13) FAQs (Beginners Ask These Next)
- Can panels overcharge batteries? Not with a proper charge controller or hybrid inverter—voltage/current are managed.
- Will solar run my AC or my well pump? Yes, if you size for the starting surge and continuous watts or put them on grid-priority circuits.
- Do I need a special meter for grid-tie? Your utility will specify the net or bi-directional meter during interconnection.
- Is a generator still useful with batteries? For long storms and full off-grid, yes—it extends autonomy.
- What happens when I sell the house? PV often adds value; it provides documentation, warranties, and production history.

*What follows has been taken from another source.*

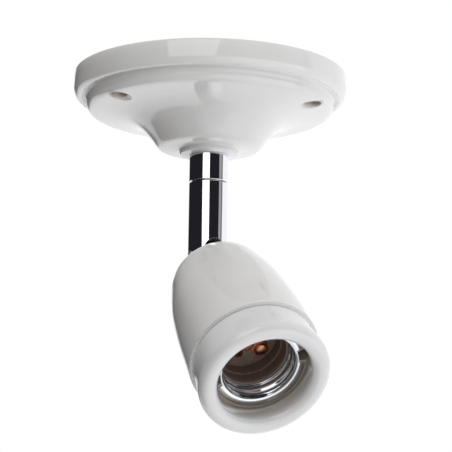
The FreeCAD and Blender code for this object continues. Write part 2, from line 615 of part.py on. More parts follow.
PARTS = {
    "ceiling_rose": ceiling_rose(),
    "nipple": threaded_tube(NIPPLE_R, NIPPLE_BORE_R, NIPPLE_END_Z, NIPPLE_TOP_Z),
    "nipple_washer": ring(NIPPLE_R, 9.4, CAVITY_FLOOR_Z, CAVITY_FLOOR_Z + 1.0, 0.2),
    "nipple_locknut": hex_nut(14.0, NIPPLE_R, CAVITY_FLOOR_Z + 1.8, CAVITY_FLOOR_Z + 4.8),
    "earth_tag": earth_tag(),
    "fixed_collar": fixed_collar(),
    "terminal_block": terminal_block(),
    "terminal_tubes": terminal_tubes(),
    "terminal_screws": terminal_screws(),
    "block_screws": block_screws(),
    "live_lead_rose": rose_lead(1),
    "neutral_lead_rose": rose_lead(-1),
    "earth_lead_rose": earth_lead(),
    "swivel_tube": swivel_tube(),
    "swivel_bush": swivel_bush(),
    "swivel_clip": swivel_clip(),
    "live_lead_tube": tube_lead(1),
    "neutral_lead_tube": tube_lead(-1),
    "knuckle": knuckle(),
    "pivot_screws": pivot_screws(),
    "stem_washer": place_holder(ring(NIPPLE_R, 8.6, DOME_WALL_T, DOME_WALL_T + 1.0, 0.2)),
    "stem_locknut": place_holder(hex_nut(14.0, NIPPLE_R, DOME_WALL_T + 1.0, DOME_WALL_T + 4.0)),
    "holder_dome": holder_dome(),
    "holder_skirt": holder_skirt(),
    "core": core(),
    "thread_shell": thread_shell(),
    "core_screws": core_screws(),
    "centre_contact": centre_contact(),
    "side_contact": side_contact(),
    "contact_rivets": contact_rivets(),
    "holder_terminals": holder_terminals(),
    "holder_terminal_screws": holder_terminal_screws(),
    "live_lead_holder": holder_lead(1, CENTRE_CONTACT_ANGLE),
    "neutral_lead_holder": holder_lead(-1, SIDE_CONTACT_ANGLE),
}

os.makedirs("parts", exist_ok=True)
for node, shape in PARTS.items():
    shape.exportStep("parts/" + node + ".step")
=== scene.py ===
import json
import math

import bpy
from mathutils import Matrix, Vector, noise

# Looks for the swivelling porcelain heat lamp holder: four shapes, a material for each slot,
# the camera and the studio.  Lengths are in millimetres, and MM turns them into metres.  The
# frame's origin is the middle of the rose's back face, and the fixture hangs below it.
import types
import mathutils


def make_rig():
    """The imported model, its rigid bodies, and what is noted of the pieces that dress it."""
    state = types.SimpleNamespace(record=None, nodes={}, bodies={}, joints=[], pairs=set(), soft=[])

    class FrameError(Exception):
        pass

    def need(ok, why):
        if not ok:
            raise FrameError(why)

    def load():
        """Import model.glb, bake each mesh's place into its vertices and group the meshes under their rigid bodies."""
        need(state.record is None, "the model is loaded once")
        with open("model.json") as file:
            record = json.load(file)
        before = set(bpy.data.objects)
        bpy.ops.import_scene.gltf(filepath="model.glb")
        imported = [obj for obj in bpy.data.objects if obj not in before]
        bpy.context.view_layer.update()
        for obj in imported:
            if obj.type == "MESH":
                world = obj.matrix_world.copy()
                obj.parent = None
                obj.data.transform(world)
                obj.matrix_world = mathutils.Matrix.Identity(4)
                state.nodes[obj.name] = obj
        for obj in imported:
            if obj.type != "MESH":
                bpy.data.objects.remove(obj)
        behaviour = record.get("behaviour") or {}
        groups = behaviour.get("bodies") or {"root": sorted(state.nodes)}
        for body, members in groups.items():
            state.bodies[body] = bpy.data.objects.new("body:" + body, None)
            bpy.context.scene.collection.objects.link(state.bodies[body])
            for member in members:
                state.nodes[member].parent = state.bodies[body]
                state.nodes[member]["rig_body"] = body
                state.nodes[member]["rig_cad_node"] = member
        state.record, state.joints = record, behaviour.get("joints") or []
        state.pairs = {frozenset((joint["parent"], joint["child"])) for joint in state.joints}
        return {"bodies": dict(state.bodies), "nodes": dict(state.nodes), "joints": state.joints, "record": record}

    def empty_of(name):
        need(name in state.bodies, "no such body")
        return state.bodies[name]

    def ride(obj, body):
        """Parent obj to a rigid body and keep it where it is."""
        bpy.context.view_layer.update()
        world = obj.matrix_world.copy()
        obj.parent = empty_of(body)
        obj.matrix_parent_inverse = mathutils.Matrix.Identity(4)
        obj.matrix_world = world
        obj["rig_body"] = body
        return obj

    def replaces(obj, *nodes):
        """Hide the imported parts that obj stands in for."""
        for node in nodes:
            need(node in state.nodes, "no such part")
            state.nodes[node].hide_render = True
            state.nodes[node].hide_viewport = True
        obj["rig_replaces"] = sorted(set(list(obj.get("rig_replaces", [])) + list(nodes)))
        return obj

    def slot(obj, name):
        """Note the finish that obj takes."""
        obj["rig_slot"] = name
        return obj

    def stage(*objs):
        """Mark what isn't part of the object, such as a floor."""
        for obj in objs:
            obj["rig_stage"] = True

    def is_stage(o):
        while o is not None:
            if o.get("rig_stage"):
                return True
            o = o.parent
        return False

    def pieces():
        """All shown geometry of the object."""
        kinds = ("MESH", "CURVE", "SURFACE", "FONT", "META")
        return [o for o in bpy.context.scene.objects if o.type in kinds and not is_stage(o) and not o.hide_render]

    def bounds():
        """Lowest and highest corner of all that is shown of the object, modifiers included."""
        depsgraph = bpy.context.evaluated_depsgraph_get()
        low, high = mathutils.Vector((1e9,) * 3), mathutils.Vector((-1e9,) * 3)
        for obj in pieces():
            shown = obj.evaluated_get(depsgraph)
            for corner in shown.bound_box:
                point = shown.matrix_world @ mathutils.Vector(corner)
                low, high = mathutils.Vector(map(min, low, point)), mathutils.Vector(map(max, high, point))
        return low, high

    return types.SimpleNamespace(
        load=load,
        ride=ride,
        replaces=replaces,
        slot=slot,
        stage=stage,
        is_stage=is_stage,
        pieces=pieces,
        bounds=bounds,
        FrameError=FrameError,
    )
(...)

14) Resources & Next Reads
Internal links (microhomesteader.com):
- Basics/How PV Works → How Solar Panels Work: Simple Guide to Sun-Powered Energy
- Components Deep-Dive → Solar Panel System Components Explained
- System Types → Grid-Tied vs Off-Grid Solar Systems
- Costs & 2025 Incentives → How Much Do Solar Panels Cost in 2025?
- Weather & Shade → Do Solar Panels Work at Night? Cloudy-Day Truths
- Placement/Tilt → Optimal Angle & Placement for Solar Panels
- Efficiency Factors → What Affects Solar Panel Efficiency?
- Lifespan & Warranties → How Long Do Solar Panels Last?
External references (helpful tools):
- Peak-sun-hours & performance: NREL PVWatts® Calculator
- Incentives database: DSIRE (Database of State Incentives for Renewables & Efficiency)
- Solar resource maps: Global Solar Atlas / NREL Solar Data
Practical Takeaways
- Start with your energy use, not panel count.
- Pick a system architecture that matches your outage risk and budget.
- Shade and site matter more than most people think—optimize early.
- Batteries are for resilience; they can help bills, but the value is keeping essentials running when it counts.
- Monitoring is your friend. It turns guesswork into data-driven tweaks.